RALEIGH – North Carolina is suffering, it is frequently said, from a leadership deficit. I may have said this recently, too, but now I’m starting to regret it. Unfortunately, in politics the term “leadership” has come to be defined as “having the courage to raise taxes” or “risking billions of tax dollars on good intentions.” If these qualities constitute leadership, I’ll cast my vote for craven cowardice.

The state’s economic, social, and political problems are not attributable to a lack of such faux leadership. They are not the result of North Carolinians keeping and spending too much of their own money. Instead, some of our problems flow directly from too much government, or the wrong kind – marginal tax rates higher than those of neighboring states, regulations that squash the entrepreneurial spirit, billions spent on education or social service monopolies shielded from accountability rather than through the mechanisms of choice and competition.

And other problems, frankly, lie largely outside the ability of government either to cause or to ameliorate. They are intractable social ills. They are the result of poor individual choices, a lack of faith, even just nature’s fury and sheer bad luck.

True leadership in government means mastering the phrases “I don’t know” and “no.” In the first case, humility and realism dictate that public officials be more upfront about what they don’t understand, or can’t possibly understand, about complex social phenomena.

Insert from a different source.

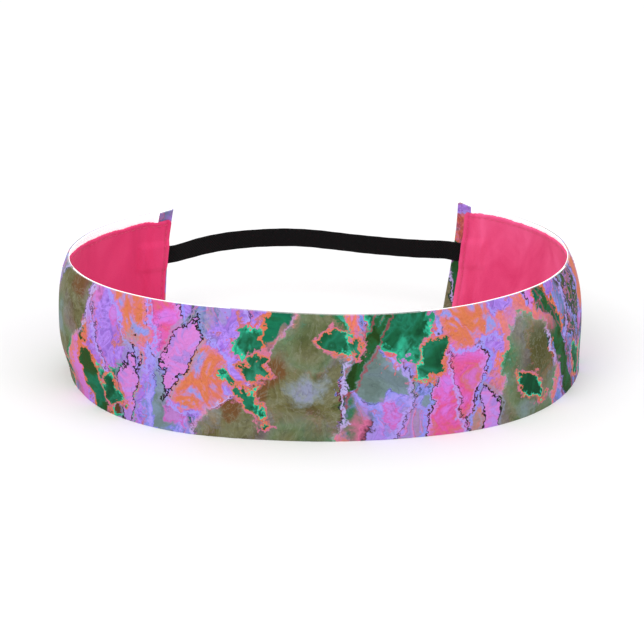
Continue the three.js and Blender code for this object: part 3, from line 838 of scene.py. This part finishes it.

And in the second case, political courage is most often needed when the prevailing currents are pulling the ship of state in the wrong direction. It takes a strong, steady, determined hand to steer against the current, and it may seem like the outcome isn’t to move in the right direction but merely to slow the ship’s momentum towards dangerous obstacles or distant, forbidding lands.

True leadership, for example, would be found in North Carolina public officials taking the opportunity presented to them by the latest Triangle Transit Authority controversy to stop short of building a wasteful rail-transit boondoggle in a region for which it is patently unsuitable. In Charlotte, true leadership would have local officials rethink the assumptions behind a $2 billion school-construction campaign over the next 10 years that will spend too much on facilities unneeded for quality education and raise property taxes by more than 20 percent.

On the coast, true leaders would view legal opposition to the construction of a new convention center in Wilmington as a chance to reset the community’s priorities towards core government responsibilities such as fighting crime and expand road capacity. In Asheville, true leaders will not see renovation needs at its Civic Center as an invitation to build a new one, but rather to invite private capital in and nudge the city as far out of the hospitality business as possible. In the Piedmont Triad, I would argue, true leadership should mean saying no to a seemingly endless parade of corporate consultants seeking incentive handouts, while recognizing that economic development is best accomplished through lower taxes, less regulation, and better basic services from cities and counties.

I don’t necessarily expect a sudden wave of true leaders to emerge in North Carolina. I’d settle for less political hackery and a serious effort to recover the proper meaning of “leadership.” None of my dictionaries lists “making speculative bets with other people’s money” as among the preferred definitions.

Hood is president of the John Locke Foundation.